Recorded information
★ ★ ★ ★ ★ ★ ★

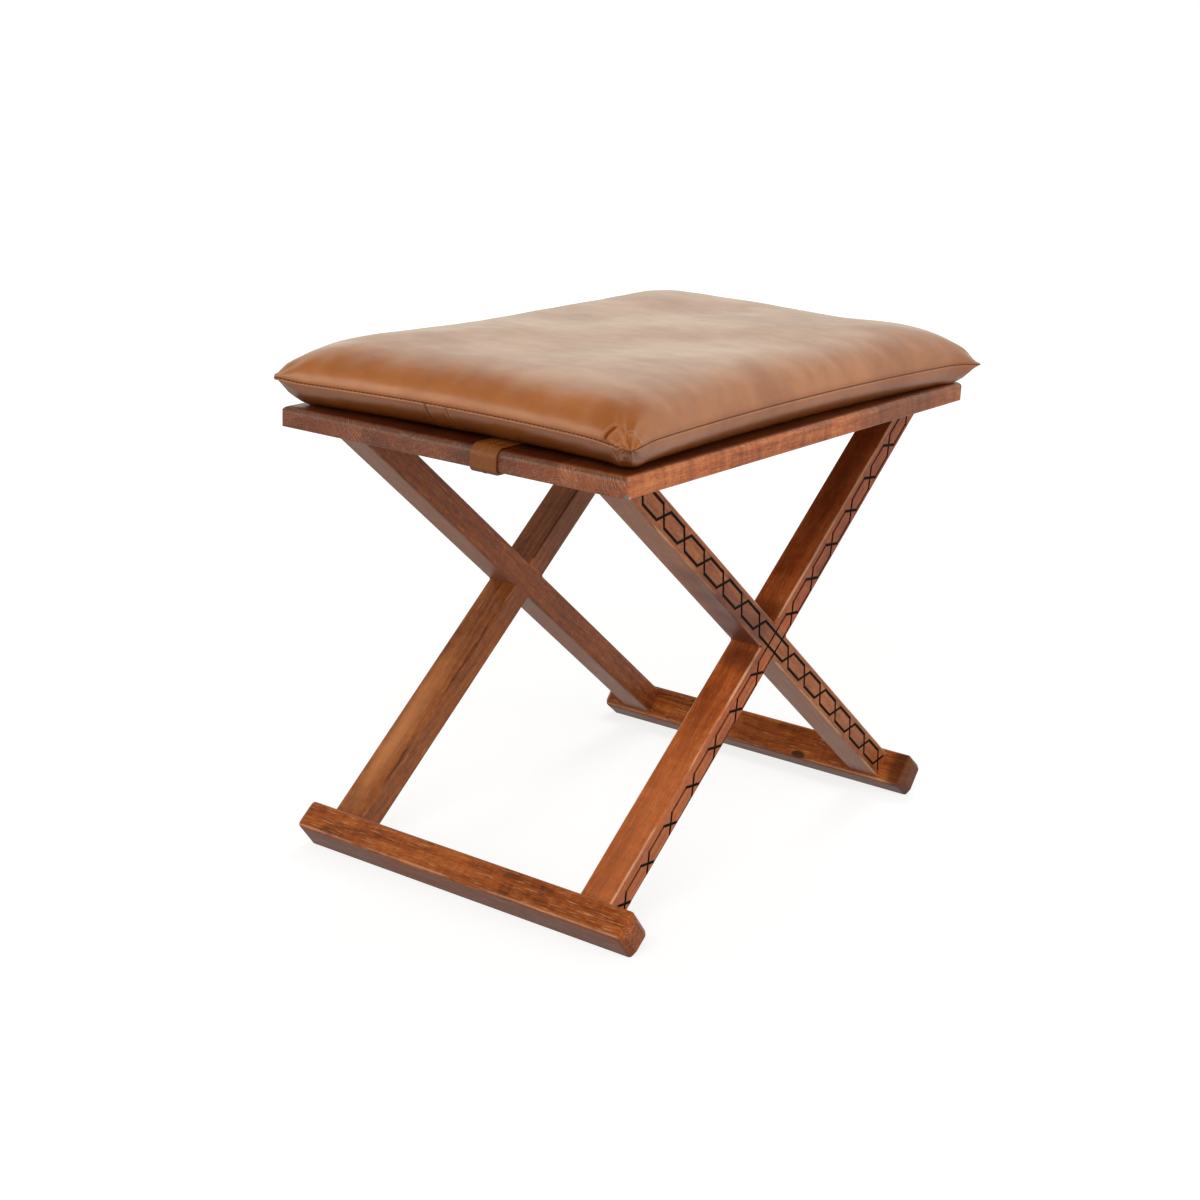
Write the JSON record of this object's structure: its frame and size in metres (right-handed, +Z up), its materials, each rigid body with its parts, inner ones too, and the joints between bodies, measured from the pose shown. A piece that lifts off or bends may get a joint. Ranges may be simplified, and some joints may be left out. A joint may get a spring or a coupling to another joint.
{
  "type": "stool",
  "caption": "Low wooden stool: fixed crossed legs with a carved line pattern stand on foot bars under a plank seat, with a knife-edge leather cushion held by press-stud straps.",
  "frame": {"origin": "on the floor, under the middle of the seat", "axes": "+Z up; Y along the long side of the seat, -Y the end whose strap the picture shows; X along the foot bars, +X the side whose carved frame the picture shows"},
  "size_m": [0.408, 0.617, 0.5095],
  "materials": {
    "seat_wood": "red-brown stained hardwood planks, waxed",
    "frame_wood": "red-brown stained hardwood, hand-eased edges, burnt cut lines, waxed",
    "dowel_wood": "plain beech dowel, glued",
    "strap_leather": "thick tan leather, cut edges, stitched",
    "screw_steel": "zinc-plated",
    "stud_brass": "plain, slightly dulled",
    "cushion_leather": "smooth cognac leather, soft sheen",
    "insert_wadding": "pale wadding"
  },
  "bodies": {
    "stool": {"seat_plank_left": "seat_wood", "seat_plank_mid_left": "seat_wood", "seat_plank_mid_right": "seat_wood", "seat_plank_right": "seat_wood", "right_rear_leg": "frame_wood", "right_front_leg": "frame_wood", "left_rear_leg": "frame_wood", "left_front_leg": "frame_wood", "front_foot_bar": "frame_wood", "rear_foot_bar": "frame_wood", "plank_dowels": "dowel_wood", "seat_dowels": "dowel_wood", "foot_dowels": "dowel_wood", "front_strap": "strap_leather", "rear_strap": "strap_leather", "strap_screws": "screw_steel", "strap_washers": "screw_steel", "screw_studs": "stud_brass"},
    "cushion": {"cushion_top_panel": "cushion_leather", "cushion_bottom_panel": "cushion_leather", "cushion_insert": "insert_wadding", "snap_sockets": "stud_brass"}
  },
  "joints": [
    {"name": "cushion_lift", "type": "slide", "parent": "stool", "child": "cushion", "axis": [0, 0, 1], "range_m": [0, 0.12]}
  ]
}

★ ★ ★ ★ ★ ★ ★

Your instructions
Can you give every line above again, exactly as written?

Output of the exercise
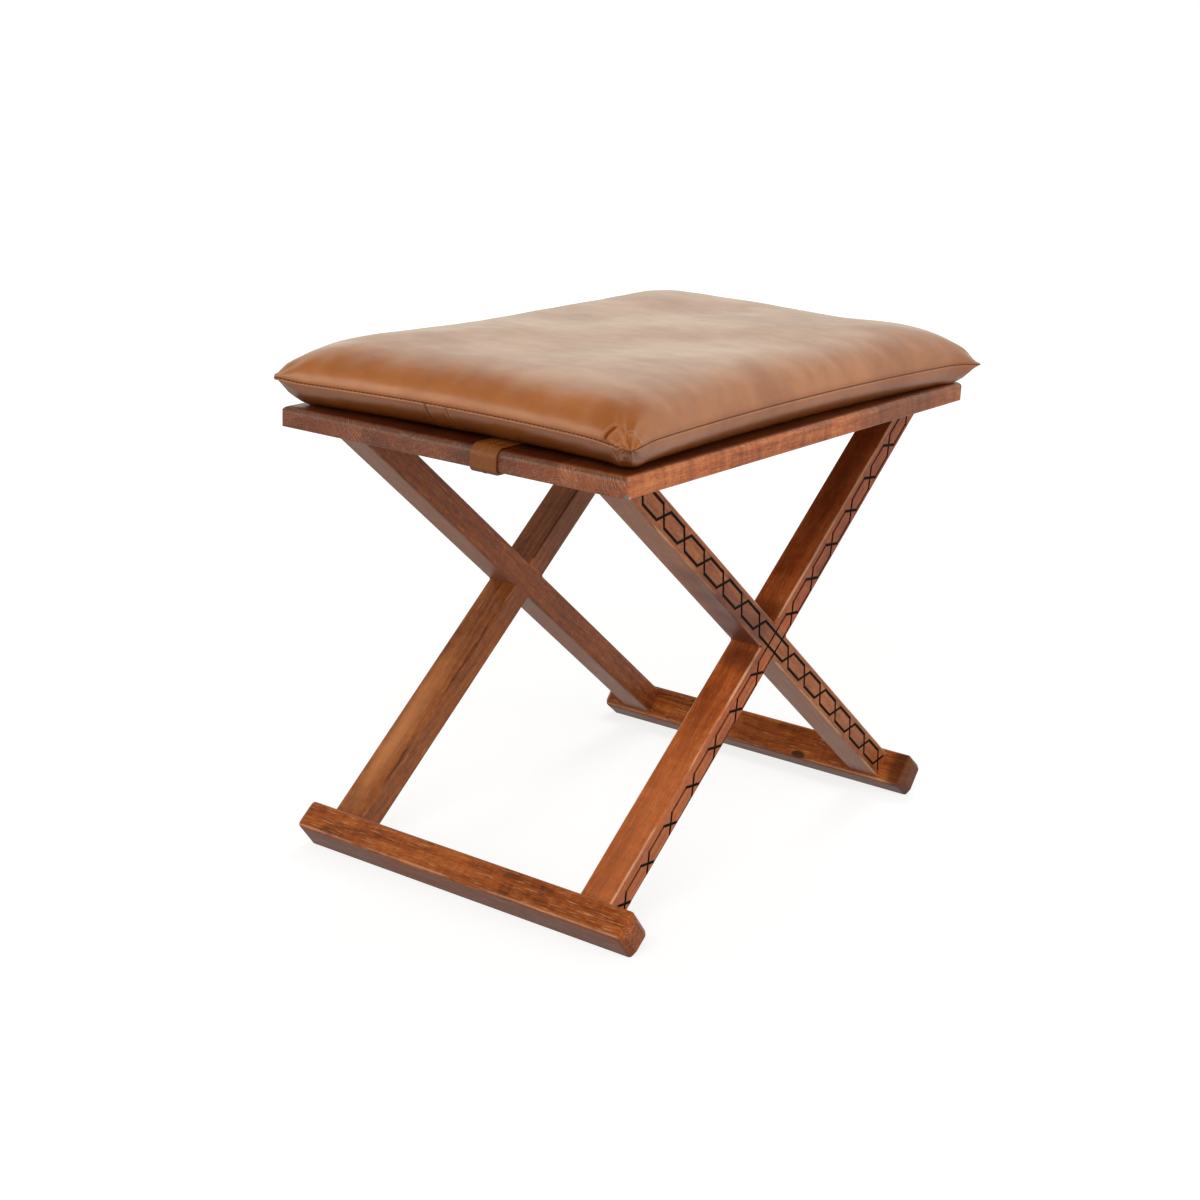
Write the JSON record of this object's structure: its frame and size in metres (right-handed, +Z up), its materials, each rigid body with its parts, inner ones too, and the joints between bodies, measured from the pose shown. A piece that lifts off or bends may get a joint. Ranges may be simplified, and some joints may be left out. A joint may get a spring or a coupling to another joint.
{
  "type": "stool",
  "caption": "Low wooden stool: fixed crossed legs with a carved line pattern stand on foot bars under a plank seat, with a knife-edge leather cushion held by press-stud straps.",
  "frame": {"origin": "on the floor, under the middle of the seat", "axes": "+Z up; Y along the long side of the seat, -Y the end whose strap the picture shows; X along the foot bars, +X the side whose carved frame the picture shows"},
  "size_m": [0.408, 0.617, 0.5095],
  "materials": {
    "seat_wood": "red-brown stained hardwood planks, waxed",
    "frame_wood": "red-brown stained hardwood, hand-eased edges, burnt cut lines, waxed",
    "dowel_wood": "plain beech dowel, glued",
    "strap_leather": "thick tan leather, cut edges, stitched",
    "screw_steel": "zinc-plated",
    "stud_brass": "plain, slightly dulled",
    "cushion_leather": "smooth cognac leather, soft sheen",
    "insert_wadding": "pale wadding"
  },
  "bodies": {
    "stool": {"seat_plank_left": "seat_wood", "seat_plank_mid_left": "seat_wood", "seat_plank_mid_right": "seat_wood", "seat_plank_right": "seat_wood", "right_rear_leg": "frame_wood", "right_front_leg": "frame_wood", "left_rear_leg": "frame_wood", "left_front_leg": "frame_wood", "front_foot_bar": "frame_wood", "rear_foot_bar": "frame_wood", "plank_dowels": "dowel_wood", "seat_dowels": "dowel_wood", "foot_dowels": "dowel_wood", "front_strap": "strap_leather", "rear_strap": "strap_leather", "strap_screws": "screw_steel", "strap_washers": "screw_steel", "screw_studs": "stud_brass"},
    "cushion": {"cushion_top_panel": "cushion_leather", "cushion_bottom_panel": "cushion_leather", "cushion_insert": "insert_wadding", "snap_sockets": "stud_brass"}
  },
  "joints": [
    {"name": "cushion_lift", "type": "slide", "parent": "stool", "child": "cushion", "axis": [0, 0, 1], "range_m": [0, 0.12]}
  ]
}